BEGIN DATA

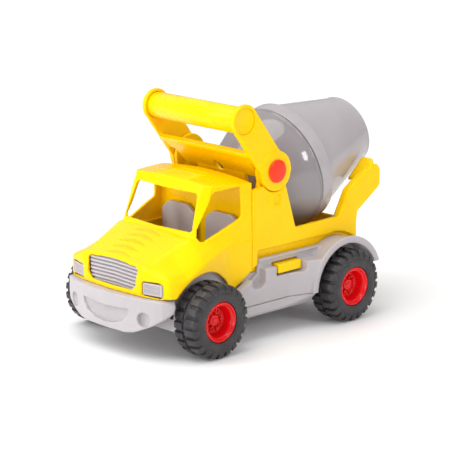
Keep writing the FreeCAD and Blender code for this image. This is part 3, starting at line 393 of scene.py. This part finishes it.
def make_tyre(node):
    """A tyre with two rows of blocks, the second half a pitch behind the first."""
    low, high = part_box(node)
    centre = (low + high) / 2
    radius = (high.z - low.z) / 2 / MM
    side = 1 if centre.x > 0 else -1
    angles, pitch, half, wall = lug_angles(radius)
    section = TYRE_HALF + [(-out, r, cut) for out, r, cut in reversed(TYRE_HALF)]
    bm = bmesh.new()
    grid = []
    for out, r, cut in section:
        shift = 0.0 if out > 0 else pitch / 2
        ring = []
        for angle in angles:
            depth = cut * gap_depth(angle, pitch, half, wall, shift) * LUG_DEPTH_MM
            lean = min(max((abs(out) - SHOULDER_START_MM) / SHOULDER_WIDTH_MM, 0.0), 1.0)
            here = max(r - depth * (1.0 - SHOULDER_DROP * lean), TYRE_BORE_MM)
            across = out - math.copysign(depth * SHOULDER_PULL * lean, out)
            ring.append(bm.verts.new((here * math.cos(angle) * MM, here * math.sin(angle) * MM,
                                      across * MM)))
        grid.append(ring)
    for k in range(len(grid)):
        one, two = grid[k], grid[(k + 1) % len(grid)]
        for j in range(len(angles)):
            after = (j + 1) % len(angles)
            bm.faces.new([one[j], one[after], two[after], two[j]])
    bm.transform(frame_at(centre, (side, 0, 0)))
    mesh = mesh_from(bm, node + "_tread")
    smooth_shade(mesh, angle=34.0)
    place_piece(mesh, node + "_tread", node)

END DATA

◆ REQUIRED TASK: Everything in the listing above should be restated exactly.

◆ FINAL RESULT:
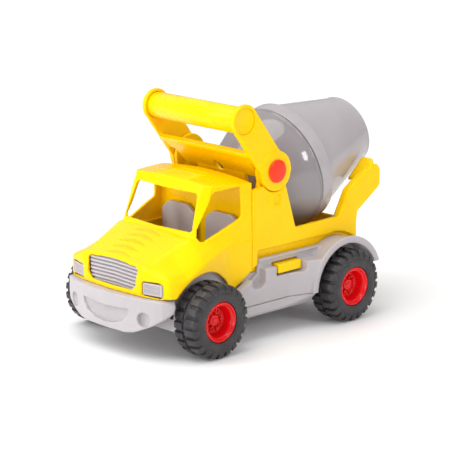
Keep writing the FreeCAD and Blender code for this image. This is part 3, starting at line 393 of scene.py. This part finishes it.
def make_tyre(node):
    """A tyre with two rows of blocks, the second half a pitch behind the first."""
    low, high = part_box(node)
    centre = (low + high) / 2
    radius = (high.z - low.z) / 2 / MM
    side = 1 if centre.x > 0 else -1
    angles, pitch, half, wall = lug_angles(radius)
    section = TYRE_HALF + [(-out, r, cut) for out, r, cut in reversed(TYRE_HALF)]
    bm = bmesh.new()
    grid = []
    for out, r, cut in section:
        shift = 0.0 if out > 0 else pitch / 2
        ring = []
        for angle in angles:
            depth = cut * gap_depth(angle, pitch, half, wall, shift) * LUG_DEPTH_MM
            lean = min(max((abs(out) - SHOULDER_START_MM) / SHOULDER_WIDTH_MM, 0.0), 1.0)
            here = max(r - depth * (1.0 - SHOULDER_DROP * lean), TYRE_BORE_MM)
            across = out - math.copysign(depth * SHOULDER_PULL * lean, out)
            ring.append(bm.verts.new((here * math.cos(angle) * MM, here * math.sin(angle) * MM,
                                      across * MM)))
        grid.append(ring)
    for k in range(len(grid)):
        one, two = grid[k], grid[(k + 1) % len(grid)]
        for j in range(len(angles)):
            after = (j + 1) % len(angles)
            bm.faces.new([one[j], one[after], two[after], two[j]])
    bm.transform(frame_at(centre, (side, 0, 0)))
    mesh = mesh_from(bm, node + "_tread")
    smooth_shade(mesh, angle=34.0)
    place_piece(mesh, node + "_tread", node)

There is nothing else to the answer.